**Written problem:** The listing below should be written out exactly; please include all of it.

**Excerpted data:**
----------

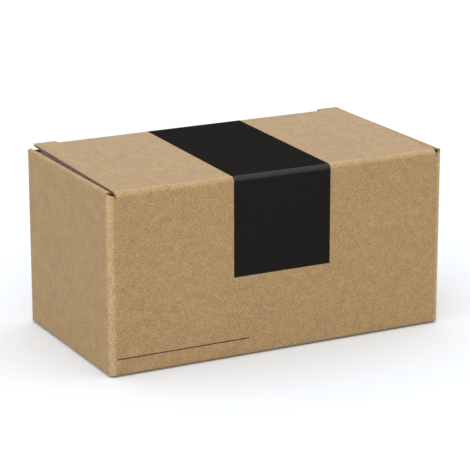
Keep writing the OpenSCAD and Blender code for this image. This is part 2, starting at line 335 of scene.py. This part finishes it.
def cad_copy(node, start=None):
    """A node's mesh with its triangles merged into plain faces, kept only beyond the start plane"""
    bm = bmesh.new()
    bm.from_mesh(frame["nodes"][node].data)
    bmesh.ops.remove_doubles(bm, verts=bm.verts, dist=weld_gap)
    bmesh.ops.dissolve_limit(bm, angle_limit=flat_within, verts=bm.verts, edges=bm.edges)
    if start:
        split(bm, *start, clear_behind=True)
        bmesh.ops.holes_fill(bm, edges=[edge for edge in bm.edges if edge.is_boundary])
    return bm


def cut_to(bm, solid):
    """Keeps what of a bmesh lies inside a solid"""
    sheet = new_piece("sheet", bm, [])
    outline = new_piece("outline", solid, [])
    cut = sheet.modifiers.new("cut", "BOOLEAN")
    cut.operation = "INTERSECT"
    cut.solver = "EXACT"
    cut.object = outline
    depsgraph = bpy.context.evaluated_depsgraph_get()
    kept = bpy.data.meshes.new_from_object(sheet.evaluated_get(depsgraph))
    result = bmesh.new()
    result.from_mesh(kept)
    bpy.data.meshes.remove(kept)
    for scrap in (sheet, outline):
        bpy.data.meshes.remove(scrap.data)
    return result


def poured(target, source, ply):
    """Adds one bmesh to another, with its faces in the given ply's material"""
    for face in source.faces:
        face.material_index = ply
    mesh = bpy.data.meshes.new("ply")
    source.to_mesh(mesh)
    source.free()
    target.from_mesh(mesh)
    bpy.data.meshes.remove(mesh)


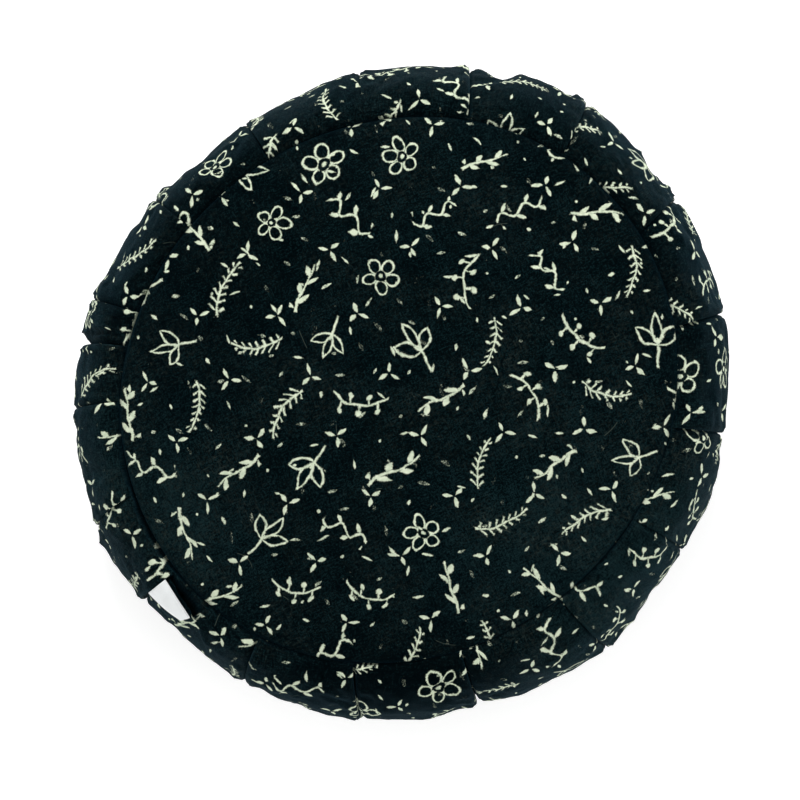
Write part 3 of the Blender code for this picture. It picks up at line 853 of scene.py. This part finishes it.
def make_label(strip):
    """The ribbon: its lower half, its turned end and its upper half, with a little curl."""
    half_gap = 0.5 * RIBBON_LAYERS_APART
    flat = np.linspace(0.0, 1.0, LABEL_ROWS)
    facing = np.radians(np.concatenate((
        np.full(LABEL_ROWS, -90.0),
        np.linspace(-LABEL_TURN_DEG, LABEL_TURN_DEG, LABEL_TURN_ROWS),
        np.full(LABEL_ROWS, 90.0))))
    lean, stand = np.cos(facing), np.sin(facing)
    along = np.concatenate((flat, np.ones(LABEL_TURN_ROWS), flat[::-1]))
    along = along + half_gap * lean / LABEL_LENGTH
    across = np.linspace(0.0, 1.0, LABEL_COLUMNS)
    factors = label_lift(strip)
    shells = []
    for side in (0.5, -0.5):
        u = (along + side * RIBBON * lean / LABEL_LENGTH)[:, None] + 0.0 * across
        v = across[None, :] + 0.0 * u
        points, outward = label_base(u, v)
        curl = u ** 3 * (1.0 - CURL_FALL * v) - HOLLOW * hump(v - 0.5, HOLLOW_WIDTH) * u
        ripple = np.sin(RIPPLE_ALONG * u + RIPPLE_ACROSS * v) * (v - 0.5)
        height = bent_plane(u, v) @ factors + RIBBON_LIFT + 0.5 * RIBBON + half_gap \
            + RIBBON_CURL * curl + LABEL_RIPPLE * ripple \
            + ((half_gap + side * RIBBON) * stand)[:, None]
        shells.append(points + outward * height[..., None])
    number = np.arange(2 * u.size).reshape(2, *u.shape)
    edges = (number[:, :, 0], number[:, :, -1], number[:, 0], number[:, -1])
    faces = np.concatenate([sheet_faces(grid) for grid in (*number, *(edge.T for edge in edges))])
    run = np.abs(np.diff(along)) * LABEL_LENGTH + half_gap * np.abs(np.diff(stand))
    run = np.concatenate(((0.0,), np.cumsum(run)))
    cloth = np.stack((run[:, None] + 0.0 * u, across * LABEL_WIDTH + 0.0 * u), axis=-1)
    cloth = np.concatenate((cloth.reshape(-1, 2),) * 2)
    return mesh_from("ribbon_label", np.concatenate(shells).reshape(-1, 3), faces,
                     by_corner(cloth, faces))


# ======== materials
def set_inputs(node, inputs):
    """Set a node's inputs, by name or number, to values, or join them to fields and sockets."""
    for name, value in inputs.items():
        source = value.socket if isinstance(value, Field) else value
        if isinstance(source, bpy.types.NodeSocket):
            node.id_data.links.new(source, node.inputs[name])
        else:
            node.inputs[name].default_value = source


def new_node(tree, kind, inputs, **settings):
    """A node with its settings, and its inputs set or joined."""
    node = tree.nodes.new(kind)
    for name, value in settings.items():
        setattr(node, name, value)
    set_inputs(node, inputs)
    return node


def math_field(tree, operation, *values, clamp=False):
    """The result of a math node over numbers and fields."""
    node = new_node(tree, "ShaderNodeMath", dict(enumerate(values)), operation=operation,
                    use_clamp=clamp)
    return Field(node.outputs[0])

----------

**Written answer:**
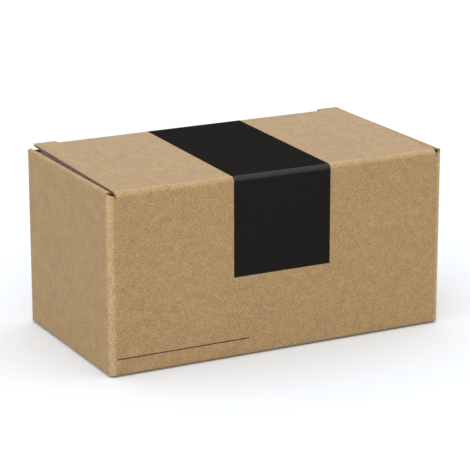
Keep writing the OpenSCAD and Blender code for this image. This is part 2, starting at line 335 of scene.py. This part finishes it.
def cad_copy(node, start=None):
    """A node's mesh with its triangles merged into plain faces, kept only beyond the start plane"""
    bm = bmesh.new()
    bm.from_mesh(frame["nodes"][node].data)
    bmesh.ops.remove_doubles(bm, verts=bm.verts, dist=weld_gap)
    bmesh.ops.dissolve_limit(bm, angle_limit=flat_within, verts=bm.verts, edges=bm.edges)
    if start:
        split(bm, *start, clear_behind=True)
        bmesh.ops.holes_fill(bm, edges=[edge for edge in bm.edges if edge.is_boundary])
    return bm


def cut_to(bm, solid):
    """Keeps what of a bmesh lies inside a solid"""
    sheet = new_piece("sheet", bm, [])
    outline = new_piece("outline", solid, [])
    cut = sheet.modifiers.new("cut", "BOOLEAN")
    cut.operation = "INTERSECT"
    cut.solver = "EXACT"
    cut.object = outline
    depsgraph = bpy.context.evaluated_depsgraph_get()
    kept = bpy.data.meshes.new_from_object(sheet.evaluated_get(depsgraph))
    result = bmesh.new()
    result.from_mesh(kept)
    bpy.data.meshes.remove(kept)
    for scrap in (sheet, outline):
        bpy.data.meshes.remove(scrap.data)
    return result


def poured(target, source, ply):
    """Adds one bmesh to another, with its faces in the given ply's material"""
    for face in source.faces:
        face.material_index = ply
    mesh = bpy.data.meshes.new("ply")
    source.to_mesh(mesh)
    source.free()
    target.from_mesh(mesh)
    bpy.data.meshes.remove(mesh)


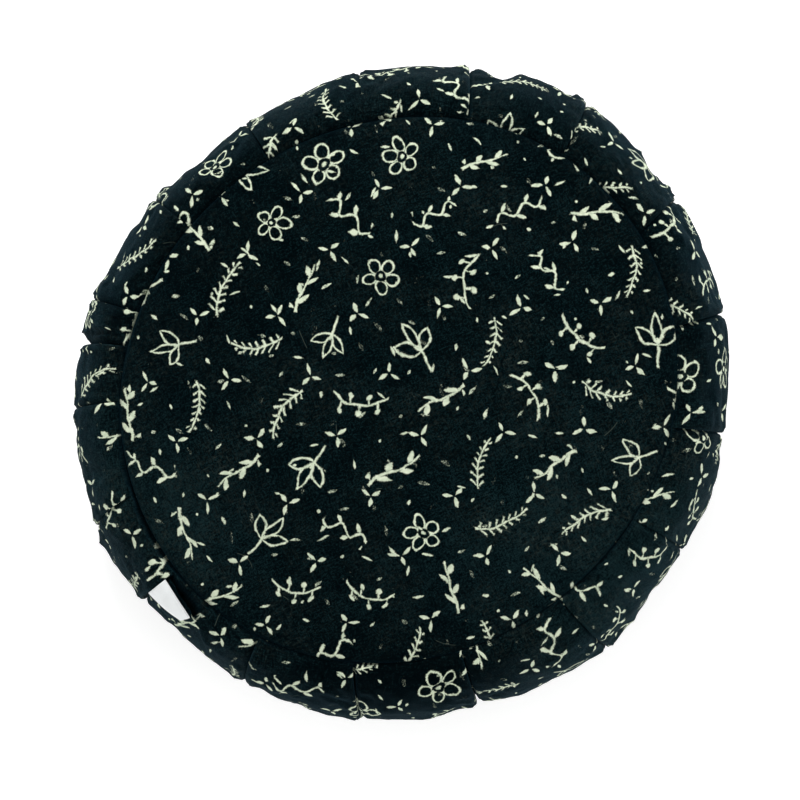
Write part 3 of the Blender code for this picture. It picks up at line 853 of scene.py. This part finishes it.
def make_label(strip):
    """The ribbon: its lower half, its turned end and its upper half, with a little curl."""
    half_gap = 0.5 * RIBBON_LAYERS_APART
    flat = np.linspace(0.0, 1.0, LABEL_ROWS)
    facing = np.radians(np.concatenate((
        np.full(LABEL_ROWS, -90.0),
        np.linspace(-LABEL_TURN_DEG, LABEL_TURN_DEG, LABEL_TURN_ROWS),
        np.full(LABEL_ROWS, 90.0))))
    lean, stand = np.cos(facing), np.sin(facing)
    along = np.concatenate((flat, np.ones(LABEL_TURN_ROWS), flat[::-1]))
    along = along + half_gap * lean / LABEL_LENGTH
    across = np.linspace(0.0, 1.0, LABEL_COLUMNS)
    factors = label_lift(strip)
    shells = []
    for side in (0.5, -0.5):
        u = (along + side * RIBBON * lean / LABEL_LENGTH)[:, None] + 0.0 * across
        v = across[None, :] + 0.0 * u
        points, outward = label_base(u, v)
        curl = u ** 3 * (1.0 - CURL_FALL * v) - HOLLOW * hump(v - 0.5, HOLLOW_WIDTH) * u
        ripple = np.sin(RIPPLE_ALONG * u + RIPPLE_ACROSS * v) * (v - 0.5)
        height = bent_plane(u, v) @ factors + RIBBON_LIFT + 0.5 * RIBBON + half_gap \
            + RIBBON_CURL * curl + LABEL_RIPPLE * ripple \
            + ((half_gap + side * RIBBON) * stand)[:, None]
        shells.append(points + outward * height[..., None])
    number = np.arange(2 * u.size).reshape(2, *u.shape)
    edges = (number[:, :, 0], number[:, :, -1], number[:, 0], number[:, -1])
    faces = np.concatenate([sheet_faces(grid) for grid in (*number, *(edge.T for edge in edges))])
    run = np.abs(np.diff(along)) * LABEL_LENGTH + half_gap * np.abs(np.diff(stand))
    run = np.concatenate(((0.0,), np.cumsum(run)))
    cloth = np.stack((run[:, None] + 0.0 * u, across * LABEL_WIDTH + 0.0 * u), axis=-1)
    cloth = np.concatenate((cloth.reshape(-1, 2),) * 2)
    return mesh_from("ribbon_label", np.concatenate(shells).reshape(-1, 3), faces,
                     by_corner(cloth, faces))


# ======== materials
def set_inputs(node, inputs):
    """Set a node's inputs, by name or number, to values, or join them to fields and sockets."""
    for name, value in inputs.items():
        source = value.socket if isinstance(value, Field) else value
        if isinstance(source, bpy.types.NodeSocket):
            node.id_data.links.new(source, node.inputs[name])
        else:
            node.inputs[name].default_value = source


def new_node(tree, kind, inputs, **settings):
    """A node with its settings, and its inputs set or joined."""
    node = tree.nodes.new(kind)
    for name, value in settings.items():
        setattr(node, name, value)
    set_inputs(node, inputs)
    return node


def math_field(tree, operation, *values, clamp=False):
    """The result of a math node over numbers and fields."""
    node = new_node(tree, "ShaderNodeMath", dict(enumerate(values)), operation=operation,
                    use_clamp=clamp)
    return Field(node.outputs[0])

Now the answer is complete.